Start of DATASET SECTION

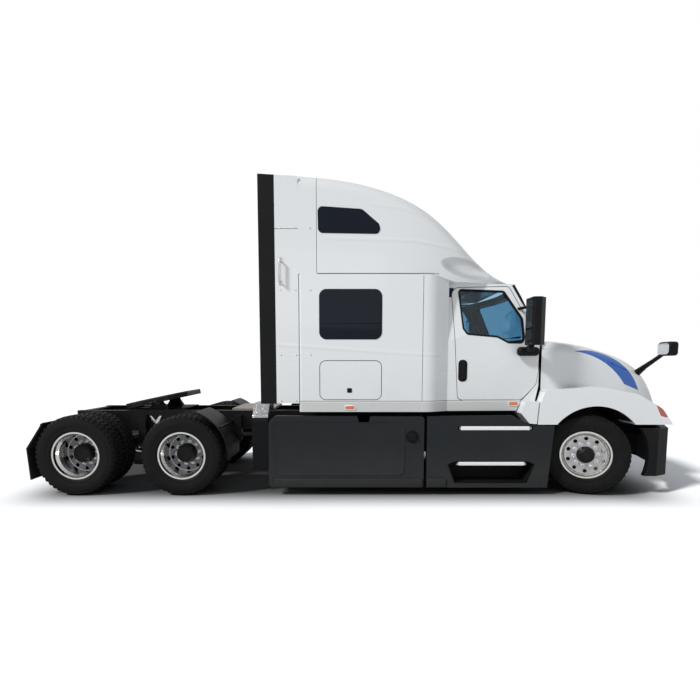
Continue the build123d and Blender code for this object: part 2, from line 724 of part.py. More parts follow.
back = ((roof_outer - below) + sleeper_outer) & back_slab
floor = plan_prism(sleeper_inside, CAB_BOTTOM, CAB_BOTTOM + FLOOR) & block(
    (SLEEPER_REAR_X + BACK_WALL, CAB_REAR_X), (-1300, 1300), (CAB_BOTTOM, CAB_BOTTOM + FLOOR)
)
floor = floor + block((CAB_REAR_X - 1, 1960), (-940, 940), (CAB_BOTTOM, CAB_BOTTOM + FLOOR))

# window and door outlines, x and z
UPPER_WINDOW = [(-503, 3504), (-498, 3195), (261, 3183), (225, 3300), (23, 3469)]
LOWER_WINDOW = [(-490, 1943), (270, 1943), (270, 2543), (-490, 2543)]
LUGGAGE_DOOR = [(-482, 1214), (264, 1214), (264, 1683), (-482, 1683)]
DOOR = [
    (1238, DOOR_BOTTOM), (2046, DOOR_BOTTOM), (2226, 1386), (CAB_FRONT_X - GAP, 1560), (CAB_FRONT_X - GAP, 1880),
    (1864, 2608), (1150, 2590),
]
DOOR_RADII = [60, 60, 60, 60, 200, 60, 90]
DOOR_WINDOW = [
    (1235, 2573), (1803, 2550), (2027, 2210), (2061, 1976), (2046, 1910), (1864, 1910), (1720, 1983), (1339, 2015), (1290, 2085),
]
DOOR_WINDOW_RADII = [40, 50, 100, 40, 40, 60, 60, 40, 40]


def cut_prism(points, radii, margin=0):
    face = inset_face(face_of(points, radii), -margin) if margin else face_of(points, radii)
    plane = Plane(origin=(0, -1400, 0), x_dir=(1, 0, 0), z_dir=(0, -1, 0))
    return extrude(plane * face, amount=-700)


upper_window = cut_prism(UPPER_WINDOW, [60, 60, 60, 60, 90])
lower_window = cut_prism(LOWER_WINDOW, 90)
luggage = cut_prism(LUGGAGE_DOOR, 70)
luggage_hole = cut_prism(LUGGAGE_DOOR, 70, GAP)
door_block = cut_prism(DOOR, DOOR_RADII)
door_hole = cut_prism(DOOR, DOOR_RADII, GAP)
door_window = cut_prism(DOOR_WINDOW, DOOR_WINDOW_RADII)


def both(shape):
    return shape + mirrored(shape)


def side_space(inset):
    # everything between the cab's side walls, without its front and rear ends
    front_x = CAB_FRONT_X + 140
    slope = (CAB_REAR_HALF_WIDTH + 5 - CAB_FRONT_HALF_WIDTH) / (CAB_FRONT_X - CAB_REAR_X + 100)
    rear = CAB_REAR_HALF_WIDTH + 5 + 100 * slope
    front = CAB_FRONT_HALF_WIDTH - 140 * slope
    plan = plan_prism(symmetric([(CAB_REAR_X - 200, rear - inset), (front_x, front - inset)]), 900, 2800)
    return plan & cab_lean(inset)


sides = sleeper_shell - back_slab - both(lower_window) - both(luggage_hole) - floor
keep("sleeper_sides", sides)
keep("sleeper_back", back)
keep("cab_floor", floor)
roof = (roof_outer - roof_void) - below - back_slab - both(upper_window)
keep("roof_fairing", roof)

screen_outline = upright([(940, 1975), (860, 2585)])
screen_cut = front_prism(screen_outline, 1500, 2700, 80)
screen_skin = (cab_volume(6) - cab_volume(6 + GLASS)) & screen_cut
keep("windscreen", screen_skin)
keep("cab_shell", cab_shell - both(door_hole - side_space(WALL + GAP)) - screen_cut)

side_skin = sleeper_outer - plan_prism(symmetric([
    (SLEEPER_REAR_X - 60, BODY_HALF_WIDTH - 10), (SHOULDER_X - 12, BODY_HALF_WIDTH - 10), (CAB_REAR_X + 60, 900),
]), 0, 3000)
upper_glass = block((-700, 500), (-BODY_HALF_WIDTH + 2, -BODY_HALF_WIDTH + 10), (3000, 3600)) & upper_window
lower_glass = block((-700, 500), (-BODY_HALF_WIDTH + 2, -BODY_HALF_WIDTH + 10), (1800, 2700)) & lower_window
keep("sleeper_windows", *pair(upper_glass), *pair(lower_glass))

# doors: a slice of the wall as deep as the shell, with the window let in
door_skin = (cab_outer & door_block) - side_space(WALL)
door_right = door_skin - door_window
glass_right = (cab_volume(18) - cab_volume(18 + GLASS)) & door_window
keep("door_right", door_right)
keep("door_left", mirrored(door_right))
keep("door_glass_right", glass_right)
keep("door_glass_left", mirrored(glass_right))

lid = luggage & block((-700, 500), (-BODY_HALF_WIDTH, -BODY_HALF_WIDTH + 40), (1100, 1800))
keep("luggage_door_right", lid)
keep("luggage_door_left", mirrored(lid))

# mirrors on the doors
MIRROR_Y = (-1490, -1240)
mirror_head = plan_prism(
    [(1985, MIRROR_Y[0]), (2075, MIRROR_Y[0]), (2165, -1400), (2165, -1300), (2075, MIRROR_Y[1]), (1985, MIRROR_Y[1])],
    1872,
    2418,
    [25, 40, 40, 40, 40, 25],
)
mirror_arm = rod((2050, -1300, 1862), (2060, -1040, 1800), 32) + rod((2050, -1300, 1880), (2050, -1300, 1800), 34)
mirror_upper = rod((2070, -1260, 2340), (1975, -1000, 2330), 18)
mirror_right = joined([mirror_head, mirror_arm, mirror_upper]) - cab_outer
keep("mirror_right", mirror_right)
keep("mirror_left", mirrored(mirror_right))

# side extenders behind the sleeper
EXTENDER_TOP = [(-1015, 3858), (-523, 3832)]
extender = side_prism([(-1015, 1165), (SLEEPER_REAR_X - 1, 1165), (SLEEPER_REAR_X - 1, 3845), (-1015, 3858)], -BODY_HALF_WIDTH, -BODY_HALF_WIDTH + 30)
edge = side_prism([(-1210, 1160), (-1015, 1160), (-1015, 3860), (-1210, 3871)], -BODY_HALF_WIDTH, -BODY_HALF_WIDTH + 18)
extender = extender + side_prism([(SLEEPER_REAR_X - 60, 1165), (SLEEPER_REAR_X, 1165), (SLEEPER_REAR_X, 3700), (SLEEPER_REAR_X - 60, 3700)], -BODY_HALF_WIDTH, -BODY_HALF_WIDTH + 80)
keep("side_extenders", *pair(extender))
keep("extender_edges", *pair(edge))

# ---------------------------------------------------------------- interior
def seat(y):
    cushion = block((1090, 1600), (y - 255, y + 255), (1440, 1580))
    back_rest = side_prism([(1090, 1500), (1220, 1500), (1110, 2230), (1000, 2230)], y - 250, y + 250, [30, 30, 50, 50])
    base = block((1170, 1540), (y - 180, y + 180), (CAB_BOTTOM + FLOOR, 1440))
    return joined([cushion, back_rest, base])


bunk = block((SLEEPER_REAR_X + 60, 100), (-1080, 1080), (1690, 1860)) + block((-600, -560), (-1080, 1080), (CAB_BOTTOM + FLOOR, 1690))
keep("cab_interior", seat(-520), seat(520), bunk)

dash = side_prism([(2195, 1330), (2205, 1860), (1960, 1800), (1900, 1660), (1960, 1560), (2060, 1330)], -930, 930)
column = rod((2030, 520, 1560), (1800, 520, 1730), 30)
keep("dashboard", (dash + column) & cab_volume(WALL + 6))

wheel_axis = Vector(-230, 0, 170).normalized()
steering_plane = Plane(origin=Vector(1792, 520, 1736), z_dir=wheel_axis)
steering = Torus(215, 14) + Cylinder(50, 30) + Box(430, 34, 12)
keep("steering_wheel", steering_plane.location * (Pos(0, 0, 20) * steering))

# ---------------------------------------------------------------- hood
# x, half width, edge height, centre height, corner radius
HOOD_SECTIONS = [
    (2200, 1045, 1965, 2020, 130),
    (2700, 1010, 1906, 1970, 150),
    (3100, 960, 1822, 1895, 160),
    (3450, 900, 1708, 1800, 170),
    (3700, 835, 1560, 1680, 180),
    (3900, 740, 1330, 1480, 170),
    (4040, 620, 1080, 1230, 110),
    (4110, 520, 960, 1060, 50),
]


def hood_section(x, half, edge, centre, radius, inset):
    half = half - inset
    edge = edge - inset
    centre = centre - inset
    radius = max(radius - inset, 8)
    low = HOOD_BOTTOM
    k = radius * (1 - sqrt(0.5))
    lines = [
        Line((-half, low), (half, low)),
        Line((half, low), (half, edge - radius)),
        ThreePointArc((half, edge - radius), (half - k, edge - k), (half - radius, edge)),
        ThreePointArc((half - radius, edge), (0, centre), (-half + radius, edge)),
        ThreePointArc((-half + radius, edge), (-half + k, edge - k), (-half, edge - radius)),
        Line((-half, edge - radius), (-half, low)),
    ]
    return Plane.YZ.offset(x) * make_face(lines)


def hood_core(inset):
    faces = []
    for x, half, edge, centre, radius in HOOD_SECTIONS:
        shift = -inset * 0.9 if x > 3600 else 0
        faces.append(hood_section(x + shift, half, edge, centre, radius, inset))
    return loft(faces)


def hood_space():
    # the hollow under the hood: straight-sided sections clear of the skin by its thickness
    faces = []
    for x, half, edge, centre, radius in HOOD_SECTIONS[:-1]:
        deep = HOOD_SKIN if x < 3600 else HOOD_SKIN * 1.6
        reach = x - deep if x > 3600 else x
        chamfer = radius * 0.62
        crown = edge + 0.75 * (centre - edge) - deep
        rows = [
            (half - deep, HOOD_BOTTOM), (half - deep, edge - deep - chamfer),
            (half - deep - chamfer, edge - deep - 4), (0.42 * half, crown),
        ]
        faces.append(Plane.YZ.offset(reach) * face_of(upright(rows)))
    return loft(faces, ruled=True)


FENDER = [(2212, 900), (2232, 1150), (2290, 1330), (2934, 1370), (3430, 1280), (3740, 1100), (3885, 900)]


def fender_volume(inset):
    face = face_of(FENDER, [1, 1, 60, 600, 400, 200, 1])
    plane = Plane(origin=(0, -FENDER_HALF_WIDTH + inset, 0), x_dir=(1, 0, 0), z_dir=(0, -1, 0))
    body = extrude(plane * inset_face(face, inset), amount=-500)
    return body


def hood_volume(inset):
    wing = fender_volume(inset)
    return hood_core(inset) + wing + mirrored(wing)


hood_outer = hood_volume(0)
hood_inner = hood_space() + both(fender_volume(HOOD_SKIN))
arch = rod((ARCH_X, -1300, ARCH_Z), (ARCH_X, 1300, ARCH_Z), ARCH_RADIUS)
cowl_line = extrude(Plane.XY.offset(800) * offset(cab_plan(), amount=14, kind=Kind.INTERSECTION), amount=1500)
grille_hole = front_prism(upright([(430, 950), (500, 1300), (440, 1420)]), 3600, 4200, 40)
lamp_hole = side_prism([(3640, 1190), (3720, 1010), (3800, 985), (3830, 1040), (3740, 1210)], -1250, -560, 20)
hood = hood_outer - hood_inner - arch - cowl_line - grille_hole - both(lamp_hole)
hood_rear_cut = block((2000, 2290), (-1300, 1300), (1395, 2100))
hood = hood - hood_rear_cut
keep("hood", hood)

grille_band = (hood_core(4) - hood_core(40)) & grille_hole
slots = [
    front_prism([(-380, z), (380, z), (400, z + 34), (-400, z + 34)], 3500, 4300)
    for z in range(990, 1380, 62)
]
keep("grille", grille_band - joined(slots))

lamp = (hood_outer - hood_volume(45)) & lamp_hole
keep("headlamps", *pair(lamp))

hood_mirror = plan_prism(
    [(3640, -1380), (3720, -1400), (3760, -1360), (3740, -1180), (3680, -1160), (3630, -1200)], 1740, 1915, 20
) + rod((3680, -1230, 1760), (3560, -850, 1560), 20)
hood_mirror = hood_mirror - hood_outer
keep("hood_mirrors", *pair(hood_mirror))

liner = rod((ARCH_X, -1165, ARCH_Z), (ARCH_X, -560, ARCH_Z), 655) - rod((ARCH_X, -1300, ARCH_Z), (ARCH_X, -500, ARCH_Z), 635)
liner = liner & block((2240, 3560), (-1165, -560), (HOOD_BOTTOM, 1200))
liner = liner - (hood_outer - hood_inner)
keep("fender_liners", *pair(liner))

# ---------------------------------------------------------------- cab corner panels
corner = side_prism([(2197, 905), (2216, 1150), (2225, 1186), (2046, 1186), (2000, 1040), (2110, 912)], -1190, -940)
corner_top = side_prism(
    [(2051, 1180), (2222, 1180), (2232, 1230), (2252, 1330), (2263, 1396), (2238, 1384)], -1042, -1002
)
corner = corner + corner_top - cab_outer - door_hole - steer_clearance
keep("cab_corners", *pair(corner))

# ---------------------------------------------------------------- tie rod
tie = rod((left_x, left_y, TIE_ROD_Z), (right_x, right_y, TIE_ROD_Z), 22)
for x, y in ((left_x, left_y), (right_x, right_y)):
    tie = tie + Pos(x, y, TIE_ROD_Z) * Cylinder(30, 50)
keep("tie_rod", tie)

for name, solids in nodes.items():
    shape = solids[0] if len(solids) == 1 else Compound(children=solids)
    export_step(shape, "parts/" + name + ".step")
    box = shape.bounding_box()
    print(name, len(solids), [round(v) for v in (*box.min, *box.max)])
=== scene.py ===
from math import atan2, cos, pi, radians, sin, sqrt, tan

import bmesh
import bpy
from mathutils import Matrix, Vector
from mathutils.bvhtree import BVHTree


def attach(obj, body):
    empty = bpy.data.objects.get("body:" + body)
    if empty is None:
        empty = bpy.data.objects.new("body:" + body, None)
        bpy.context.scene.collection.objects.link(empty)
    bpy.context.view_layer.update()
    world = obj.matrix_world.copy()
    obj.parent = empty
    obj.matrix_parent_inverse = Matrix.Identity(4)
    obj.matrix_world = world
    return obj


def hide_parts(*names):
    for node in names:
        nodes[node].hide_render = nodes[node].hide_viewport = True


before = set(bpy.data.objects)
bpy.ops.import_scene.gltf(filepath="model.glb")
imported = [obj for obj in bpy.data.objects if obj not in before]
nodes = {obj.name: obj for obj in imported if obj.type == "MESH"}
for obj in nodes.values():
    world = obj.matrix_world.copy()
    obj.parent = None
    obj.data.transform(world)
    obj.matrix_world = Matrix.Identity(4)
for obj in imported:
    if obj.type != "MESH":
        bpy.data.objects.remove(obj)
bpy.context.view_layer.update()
sides = {"right": -1, "left": 1}
print("frame loaded with", len(nodes), "nodes")


# shader helpers

class Wire:
    # one socket, so that shader maths reads as maths
    def __init__(self, shader, socket):
        self.shader = shader
        self.socket = socket

    def maths(self, operation, *values):
        return self.shader.node("ShaderNodeMath", {"operation": operation}, values)

    def __add__(self, other):
        return self.maths("ADD", self, other)

    __radd__ = __add__

    def __sub__(self, other):
        return self.maths("SUBTRACT", self, other)

    def __rsub__(self, other):
        return self.maths("SUBTRACT", other, self)

    def __mul__(self, other):
        return self.maths("MULTIPLY", self, other)

    __rmul__ = __mul__

    def __truediv__(self, other):
        return self.maths("DIVIDE", self, other)

    def __pow__(self, other):
        return self.maths("POWER", self, other)

    def __abs__(self):
        return self.maths("ABSOLUTE", self)

    def most(self, other):
        return self.maths("MAXIMUM", self, other)

    def above(self, edge):
        return self.maths("GREATER_THAN", self, edge)

    def below(self, edge):
        return self.maths("LESS_THAN", self, edge)

    def between(self, low, high):
        return self.above(low) * self.below(high)

    def wave(self, pitch):
        return self.maths("SINE", self * (2 * pi / pitch))

    def ramp(self, low, high):
        # 0 at low, 1 at high, smooth between
        inputs = {0: self, 1: low, 2: high, 3: 0.0, 4: 1.0}
        return self.shader.node("ShaderNodeMapRange", {"interpolation_type": "SMOOTHSTEP"}, inputs)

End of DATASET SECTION

[TASK GOAL]
Look above for the line that contains "for name, solids". Starting there, transcribe every line exactly until you have copied the line that contains "before = set(bpy.data.objects)".

[ANSWER TO THE TASK]
for name, solids in nodes.items():
    shape = solids[0] if len(solids) == 1 else Compound(children=solids)
    export_step(shape, "parts/" + name + ".step")
    box = shape.bounding_box()
    print(name, len(solids), [round(v) for v in (*box.min, *box.max)])
=== scene.py ===
from math import atan2, cos, pi, radians, sin, sqrt, tan

import bmesh
import bpy
from mathutils import Matrix, Vector
from mathutils.bvhtree import BVHTree


def attach(obj, body):
    empty = bpy.data.objects.get("body:" + body)
    if empty is None:
        empty = bpy.data.objects.new("body:" + body, None)
        bpy.context.scene.collection.objects.link(empty)
    bpy.context.view_layer.update()
    world = obj.matrix_world.copy()
    obj.parent = empty
    obj.matrix_parent_inverse = Matrix.Identity(4)
    obj.matrix_world = world
    return obj


def hide_parts(*names):
    for node in names:
        nodes[node].hide_render = nodes[node].hide_viewport = True


before = set(bpy.data.objects)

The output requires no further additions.